En la imaginación del Ciudadano la suma de estas incomodidades desembocó de repente en una causa grave constitucional y en vía de escape rápido. En ese momento se dio cuenta de que los únicos vítores no inducidos a los que podría hacerse merecedor provendrían de su salida voluntaria del cargo que desempeñaba y por el cual había luchado toda su vida. Reflexionó un momento sobre su paisano Pascual Ortiz Rubio, quien llegó a la Presidencia tras una elección muy disputada que dejó dudas sobre la veracidad de los resultados oficiales y renunció al puesto dos años después de asumirlo.
Se imaginó de nuevo libre de obligaciones aplastantes, a salvo de dilemas irresolubles, ajeno a la inmundicia irremediable que prolifera en el poder.
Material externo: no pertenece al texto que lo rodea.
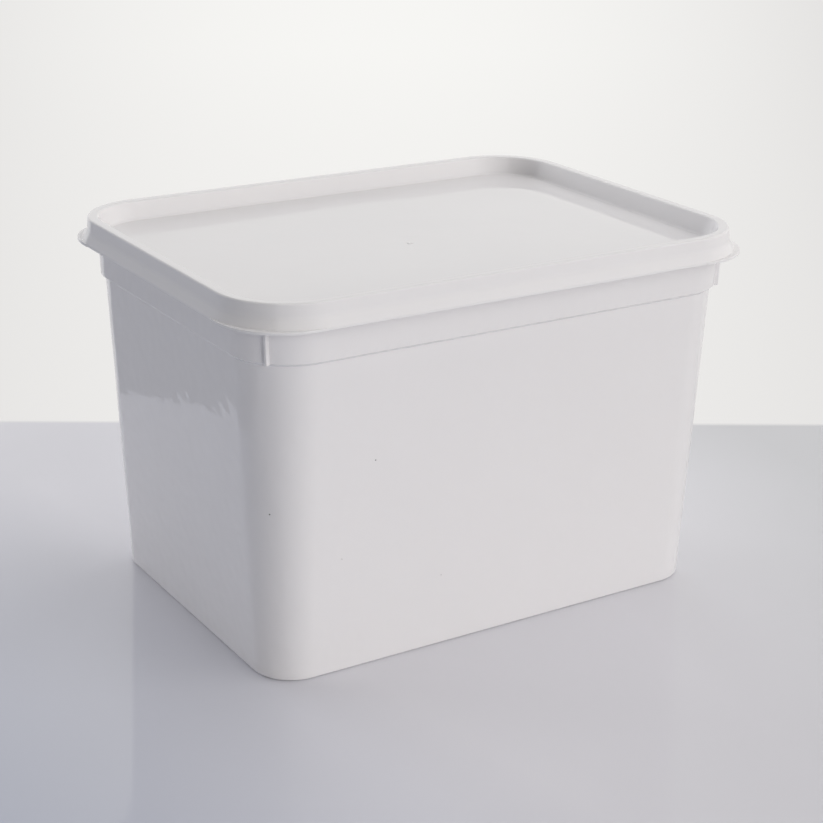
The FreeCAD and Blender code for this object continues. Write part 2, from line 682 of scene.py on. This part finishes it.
    def _arc(self, mesh: bmesh.types.BMesh, centre: float, radius: float,
             steps: int) -> tuple[bmesh.types.BMVert, bmesh.types.BMVert]:
        """Spin a vertex through a quarter turn, from +X to +Y.

        Args:
            mesh: the mesh that takes the arc.
            centre: how far its centre lies along X, and as far along Y.
            radius: its radius.
            steps: number of edges.

        Returns:
            Its first and its last vertex.
        """
        start = mesh.verts.new((centre + radius, centre, 0))
        made = bmesh.ops.spin(mesh, geom=[start], cent=(centre, centre, 0), axis=(0, 0, 1),
                              dvec=(0, 0, 0), angle=math.pi / 2, steps=steps)
        ends = [part for part in made["geom_last"] if isinstance(part, bmesh.types.BMVert)]
        return start, ends[0]

    def _gate(self) -> bpy.types.Object:
        """Raise the small ring left where the plastic entered the mould.

        Returns:
            The ring, rooted in the panel.
        """
        root = self.panel - self.dip_share * self.wave_swing - self.gate_root
        mesh = bmesh.new()
        bmesh.ops.create_circle(mesh, cap_ends=True, segments=self.gate_steps,
                                radius=self.gate_radius,
                                matrix=Matrix.Translation((*self.gate_place, root)))
        made = bmesh.ops.extrude_face_region(mesh, geom=mesh.faces[:])
        raised = [part for part in made["geom"] if isinstance(part, bmesh.types.BMVert)]
        bmesh.ops.translate(mesh, verts=raised, vec=(0, 0, self.gate_root + self.gate_height))
        mesh.normal_update()
        top = [face for face in mesh.faces if face.normal.z > 0.9]
        bmesh.ops.inset_region(mesh, faces=top, thickness=self.gate_ring_share * self.gate_radius,
                               depth=-self.gate_dish_share * self.gate_height)
        bmesh.ops.recalc_face_normals(mesh, faces=mesh.faces)
        return to_object(mesh, "lid_gate")


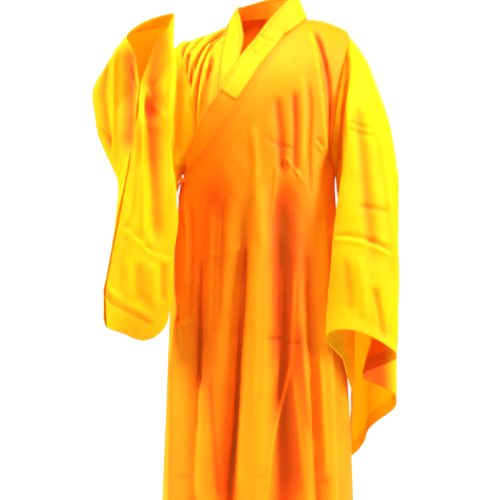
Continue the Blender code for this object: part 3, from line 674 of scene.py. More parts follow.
@dataclass
class BodyForm:
    """The form that the robe takes round the body, with its folds."""

    sections: tuple[Section, ...] = BODY
    folds: tuple[Fold, ...] = BODY_FOLDS
    roundness: float = 2.25
    armhole_top: float = 3.0
    armhole_foot: float = 6.0
    hem_row: float = 12.0
    spread: float = 0.62
    table: list = field(default_factory=list)

    def __post_init__(self) -> None:
        """Keep the sections as rows of numbers."""
        self.table = [section.row() for section in self.sections]

    def section(self, row: float) -> Section:
        """The section at a row."""
        return Section(*spline(self.table, np.array(row)))

    def plain(self, angle: Array, row: Array) -> tuple[Array, Array, Array]:
        """Body form with no folds.

        Args:
            angle: turn round the body, from the wearer's left by the front.
            row: place down the body, counted in sections.

        Returns:
            The points, and the section's middle and half width.
        """
        values = np.moveaxis(spline(self.table, row), -1, 0)
        left, right, front, back, z_left, z_right, z_front, z_back = values
        across = signed_power(np.cos(angle), 2.0 / self.roundness)
        forward = signed_power(np.sin(angle), 2.0 / self.roundness)
        middle, half = (left + right) / 2.0, (right - left) / 2.0
        depth = np.where(forward > 0.0, front, back)
        z_side = z_left + (z_right - z_left) * (1.0 + across) / 2.0
        z_middle = np.where(forward > 0.0, z_front, z_back)
        height = z_side + (z_middle - z_side) * np.sin(angle) ** 2
        points = np.stack([middle + across * half, -forward * depth, height], axis=-1)
        return points, middle, half

    def spot(self, angle: float, row: float) -> Array:
        """One point of the plain form."""
        return self.plain(np.array(angle), np.array(row))[0]

    def swell(self, angle: Array, row: Array) -> Array:
        """How far the folds stand out of the plain form at each point.

        Args:
            angle: turn round the body.
            row: place down the body, counted in sections.

        Returns:
            The height at each point.
        """
        points, middle, half = self.plain(angle, row)
        total = np.zeros_like(angle)
        for fold in self.folds:
            along = (points[..., 2] - fold.z_head) / (fold.z_foot - fold.z_head)
            x = fold.x_head + (fold.x_foot - fold.x_head) * np.clip(along, 0.0, 1.0)
            reach = np.clip((x - middle) / half, -0.999, 0.999)
            centre = fold.side.value * np.arccos(signed_power(reach, self.roundness / 2.0))
            away = np.angle(np.exp(1j * (angle - centre))) * half / fold.width
            grown = ease((points[..., 2] - fold.z_head) / (fold.z_full - fold.z_head))
            short = fold.z_foot > SKIRT_TOP
            ended = ease((points[..., 2] - fold.z_foot) / FOLD_FADE) if short else 1.0
            total = total + fold.depth * np.exp(-away ** 2) * grown * ended
        return total

    def folded(self, angle: Array, row: Array) -> Array:
        """Body form with its folds pushed straight out or in."""
        outward = np.stack([np.cos(angle), -np.sin(angle), np.zeros_like(angle)], axis=-1)
        return self.plain(angle, row)[0] + outward * self.swell(angle, row)[..., None]

    def point(self, angle: Array | float, row: Array | float, lift: Array | float = 0.0) -> Array:
        """Points on the body, raised along the surface's outward normal.

        Args:
            angle: turn round the body.
            row: place down the body, counted in sections.
            lift: how far they are raised.

        Returns:
            The points.
        """
        angle, row = np.broadcast_arrays(np.asarray(angle, float), np.asarray(row, float))
        step = 0.004
        round_way = self.folded(angle + step, row) - self.folded(angle - step, row)
        lower, upper = np.minimum(row + step, self.hem_row), np.maximum(row - step, 0.0)
        normal = np.cross(round_way, self.folded(angle, lower) - self.folded(angle, upper))
        normal /= np.linalg.norm(normal, axis=-1, keepdims=True)
        return self.folded(angle, row) + normal * np.asarray(lift)[..., None]

    def angle_at(self, x: float, row: float) -> float:
        """Angle on the front of a row at which the plain form has the given x.

        Args:
            x: the place across.
            row: the row.

        Returns:
            The angle.
        """
        section = self.section(row)
        middle, half = (section.left + section.right) / 2.0, (section.right - section.left) / 2.0
        reach = min(max((x - middle) / half, -0.999), 0.999)
        return math.acos(math.copysign(abs(reach) ** (self.roundness / 2.0), reach))

    def find(self, x: float, z: float) -> tuple[float, float]:
        """Angle and row of the point of the plain front that is seen at x and z.

        Args:
            x: the place across.
            z: the height.

        Returns:
            The angle and the row.
        """
        row = turning_place(0.0, self.hem_row,
                            lambda at: self.spot(self.angle_at(x, at), at)[2] > z)
        return self.angle_at(x, row), row

    def edge_angle(self, row: float, edge: "Edge") -> float:
        """Angle at which a row meets an edge that is given as x by height.

        Args:
            row: the row.
            edge: the edge.

        Returns:
            The angle.
        """
        def inside(angle: float) -> bool:
            """Whether the row has not yet come to the edge."""
            x, _, z = self.spot(angle, row)
            return x > edge.x(z)

        return turning_place(0.0, math.pi, inside)

    def row_at(self, angle: float, z: float) -> float:
        """Row that passes a height at an angle."""
        return turning_place(self.armhole_top, self.hem_row,
                             lambda row: self.spot(angle, row)[2] > z)

    def rows(self, shoulder: int, armhole: int, skirt: int) -> Array:
        """Rows from the neck to the hem, bunched at both ends of the armhole.

        Args:
            shoulder: how many faces lie above the armhole.
            armhole: how many lie beside it.
            skirt: how many lie below it.

        Returns:
            The rows.
        """
        turn = np.linspace(0.0, math.pi, armhole + 1)
        reach = self.armhole_foot - self.armhole_top
        return np.concatenate([
            np.linspace(0.0, self.armhole_top, shoulder + 1)[:-1],
            self.armhole_top + reach * (1.0 - np.cos(turn)) / 2.0,
            np.linspace(self.armhole_foot, self.hem_row, skirt + 1)[1:],
        ])

    def armhole(self, row: Array) -> Array:
        """Half of the angle that the armhole takes out of each row."""
        part = (row - self.armhole_top) / (self.armhole_foot - self.armhole_top)
        return self.spread * np.sqrt(np.clip(1.0 - (1.0 - 2.0 * part) ** 2, 0.0, 1.0))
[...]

Vio cómo se recomponía la clase política, despejada de agravios perdurables, concibió su propia felicidad y la del país, imaginó a la Nación viviendo el alborozo de lo imprevisto. “Lo que tendría que hacer –se dijo– es agregar a los anexos de este tomo una carta de renuncia.”
Pero en ese momento, alabado sea Dios, uno de sus confiables colaboradores entró al despacho y le informó que la oposición había renunciado a serlo y hasta a parecerlo y que todo estaba listo, y El Ciudadano se olvidó de sus tentaciones, retomó la compostura y, como lo hacían cada año sus antecesores desde Guadalupe Victoria, partió a entregar un mamotreto en el que se anunciaba por escrito el advenimiento de una nación feliz.